# start of Supplied information
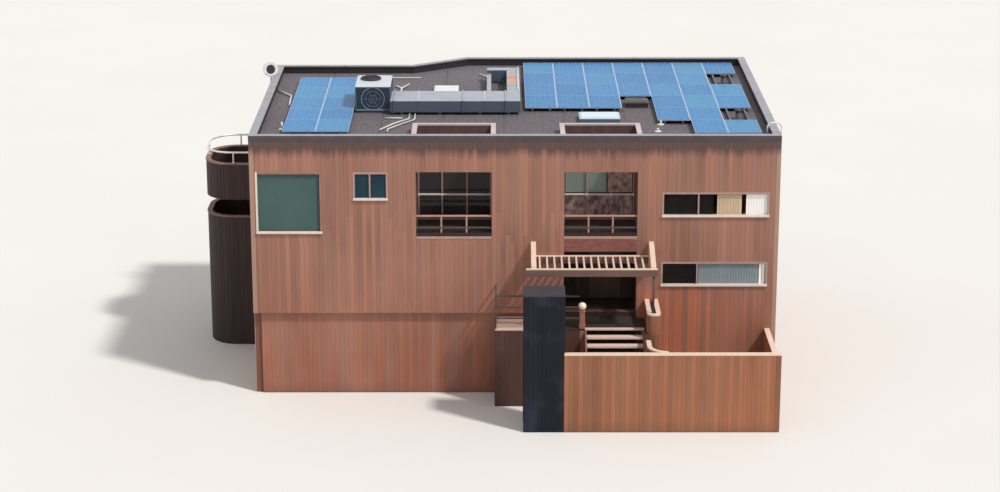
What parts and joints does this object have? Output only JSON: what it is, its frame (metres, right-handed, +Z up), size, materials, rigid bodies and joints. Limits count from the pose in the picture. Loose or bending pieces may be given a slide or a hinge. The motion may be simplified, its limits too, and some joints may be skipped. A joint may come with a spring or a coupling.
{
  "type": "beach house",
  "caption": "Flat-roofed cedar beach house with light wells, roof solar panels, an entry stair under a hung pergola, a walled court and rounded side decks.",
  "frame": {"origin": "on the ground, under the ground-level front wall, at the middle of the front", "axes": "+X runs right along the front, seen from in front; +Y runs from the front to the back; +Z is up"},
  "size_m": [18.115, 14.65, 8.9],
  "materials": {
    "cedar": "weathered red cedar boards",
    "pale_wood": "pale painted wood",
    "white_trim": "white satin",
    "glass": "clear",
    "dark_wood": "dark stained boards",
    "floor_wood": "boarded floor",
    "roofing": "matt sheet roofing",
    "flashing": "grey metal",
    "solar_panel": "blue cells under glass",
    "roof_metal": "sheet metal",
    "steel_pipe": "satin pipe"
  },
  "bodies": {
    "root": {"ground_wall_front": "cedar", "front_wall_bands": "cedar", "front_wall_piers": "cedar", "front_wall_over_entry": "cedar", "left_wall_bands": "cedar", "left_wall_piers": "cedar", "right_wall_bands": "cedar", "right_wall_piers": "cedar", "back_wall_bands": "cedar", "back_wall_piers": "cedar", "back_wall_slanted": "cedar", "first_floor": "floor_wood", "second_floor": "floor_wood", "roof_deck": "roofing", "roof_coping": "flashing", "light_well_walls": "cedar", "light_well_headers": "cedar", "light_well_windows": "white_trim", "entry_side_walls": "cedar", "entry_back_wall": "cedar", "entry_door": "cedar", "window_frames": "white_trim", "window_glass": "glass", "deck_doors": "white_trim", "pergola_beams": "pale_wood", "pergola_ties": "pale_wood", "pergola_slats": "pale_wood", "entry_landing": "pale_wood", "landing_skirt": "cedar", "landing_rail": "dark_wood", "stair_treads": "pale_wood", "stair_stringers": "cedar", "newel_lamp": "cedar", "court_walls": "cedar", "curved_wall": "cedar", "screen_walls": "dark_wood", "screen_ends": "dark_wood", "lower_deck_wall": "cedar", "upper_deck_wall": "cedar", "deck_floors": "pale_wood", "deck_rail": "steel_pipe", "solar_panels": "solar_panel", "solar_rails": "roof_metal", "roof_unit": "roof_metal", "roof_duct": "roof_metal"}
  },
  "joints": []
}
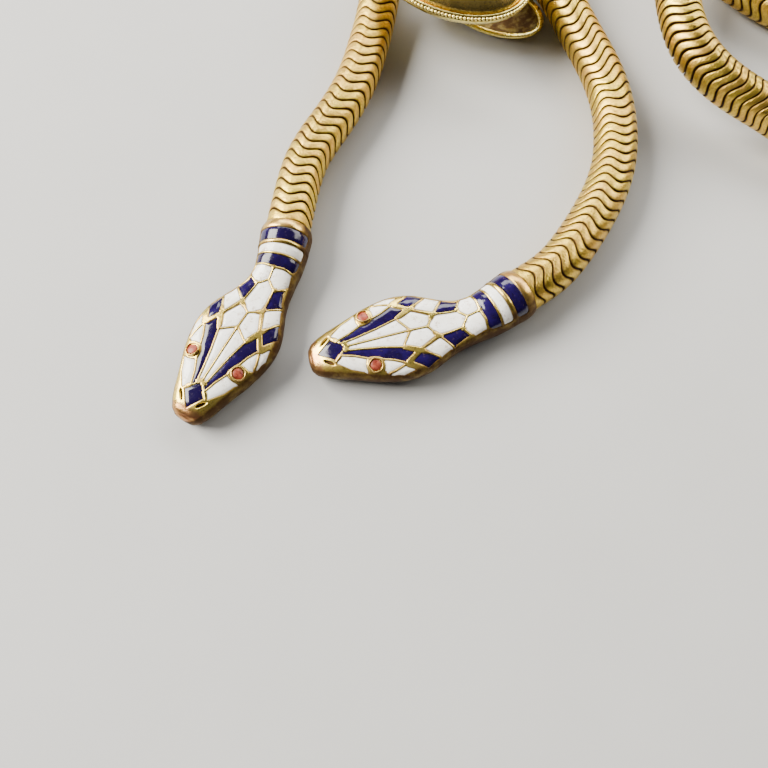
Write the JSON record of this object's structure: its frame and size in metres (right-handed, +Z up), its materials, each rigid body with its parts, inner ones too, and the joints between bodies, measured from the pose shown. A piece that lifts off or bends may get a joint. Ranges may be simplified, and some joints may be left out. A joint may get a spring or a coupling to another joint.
# end of Supplied information
■ **Work instructions**: From the records above, extract each line exactly as shown.

■ **Task response**:
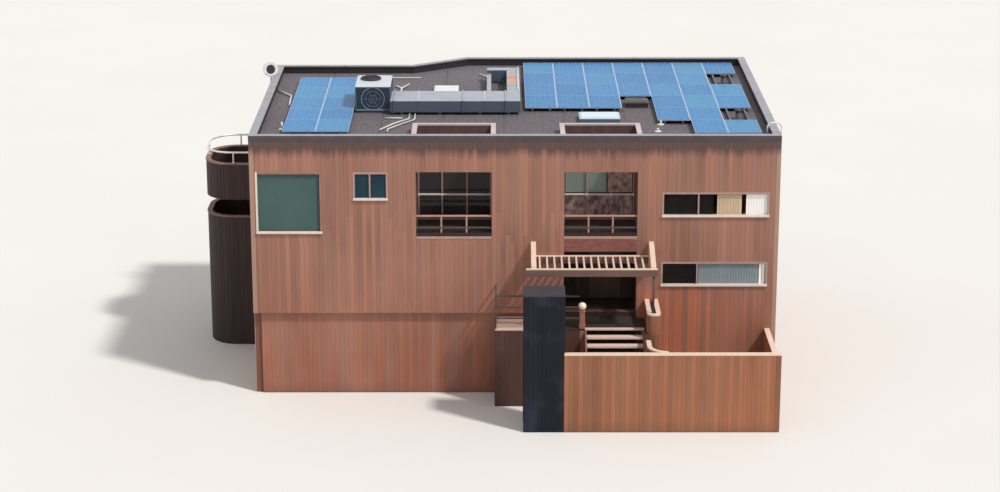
What parts and joints does this object have? Output only JSON: what it is, its frame (metres, right-handed, +Z up), size, materials, rigid bodies and joints. Limits count from the pose in the picture. Loose or bending pieces may be given a slide or a hinge. The motion may be simplified, its limits too, and some joints may be skipped. A joint may come with a spring or a coupling.
{
  "type": "beach house",
  "caption": "Flat-roofed cedar beach house with light wells, roof solar panels, an entry stair under a hung pergola, a walled court and rounded side decks.",
  "frame": {"origin": "on the ground, under the ground-level front wall, at the middle of the front", "axes": "+X runs right along the front, seen from in front; +Y runs from the front to the back; +Z is up"},
  "size_m": [18.115, 14.65, 8.9],
  "materials": {
    "cedar": "weathered red cedar boards",
    "pale_wood": "pale painted wood",
    "white_trim": "white satin",
    "glass": "clear",
    "dark_wood": "dark stained boards",
    "floor_wood": "boarded floor",
    "roofing": "matt sheet roofing",
    "flashing": "grey metal",
    "solar_panel": "blue cells under glass",
    "roof_metal": "sheet metal",
    "steel_pipe": "satin pipe"
  },
  "bodies": {
    "root": {"ground_wall_front": "cedar", "front_wall_bands": "cedar", "front_wall_piers": "cedar", "front_wall_over_entry": "cedar", "left_wall_bands": "cedar", "left_wall_piers": "cedar", "right_wall_bands": "cedar", "right_wall_piers": "cedar", "back_wall_bands": "cedar", "back_wall_piers": "cedar", "back_wall_slanted": "cedar", "first_floor": "floor_wood", "second_floor": "floor_wood", "roof_deck": "roofing", "roof_coping": "flashing", "light_well_walls": "cedar", "light_well_headers": "cedar", "light_well_windows": "white_trim", "entry_side_walls": "cedar", "entry_back_wall": "cedar", "entry_door": "cedar", "window_frames": "white_trim", "window_glass": "glass", "deck_doors": "white_trim", "pergola_beams": "pale_wood", "pergola_ties": "pale_wood", "pergola_slats": "pale_wood", "entry_landing": "pale_wood", "landing_skirt": "cedar", "landing_rail": "dark_wood", "stair_treads": "pale_wood", "stair_stringers": "cedar", "newel_lamp": "cedar", "court_walls": "cedar", "curved_wall": "cedar", "screen_walls": "dark_wood", "screen_ends": "dark_wood", "lower_deck_wall": "cedar", "upper_deck_wall": "cedar", "deck_floors": "pale_wood", "deck_rail": "steel_pipe", "solar_panels": "solar_panel", "solar_rails": "roof_metal", "roof_unit": "roof_metal", "roof_duct": "roof_metal"}
  },
  "joints": []
}
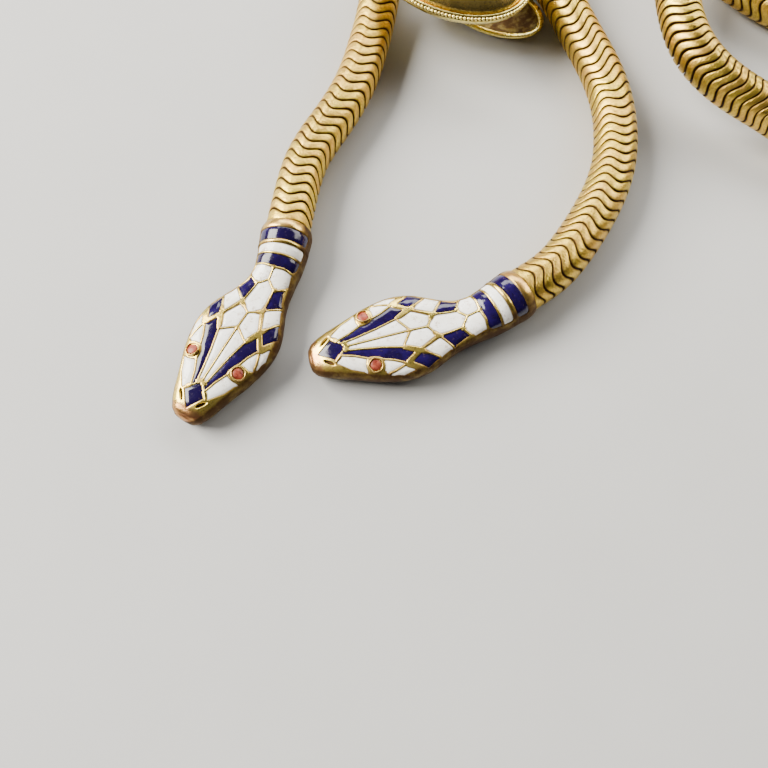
Write the JSON record of this object's structure: its frame and size in metres (right-handed, +Z up), its materials, each rigid body with its parts, inner ones too, and the joints between bodies, measured from the pose shown. A piece that lifts off or bends may get a joint. Ranges may be simplified, and some joints may be left out. A joint may get a spring or a coupling to another joint.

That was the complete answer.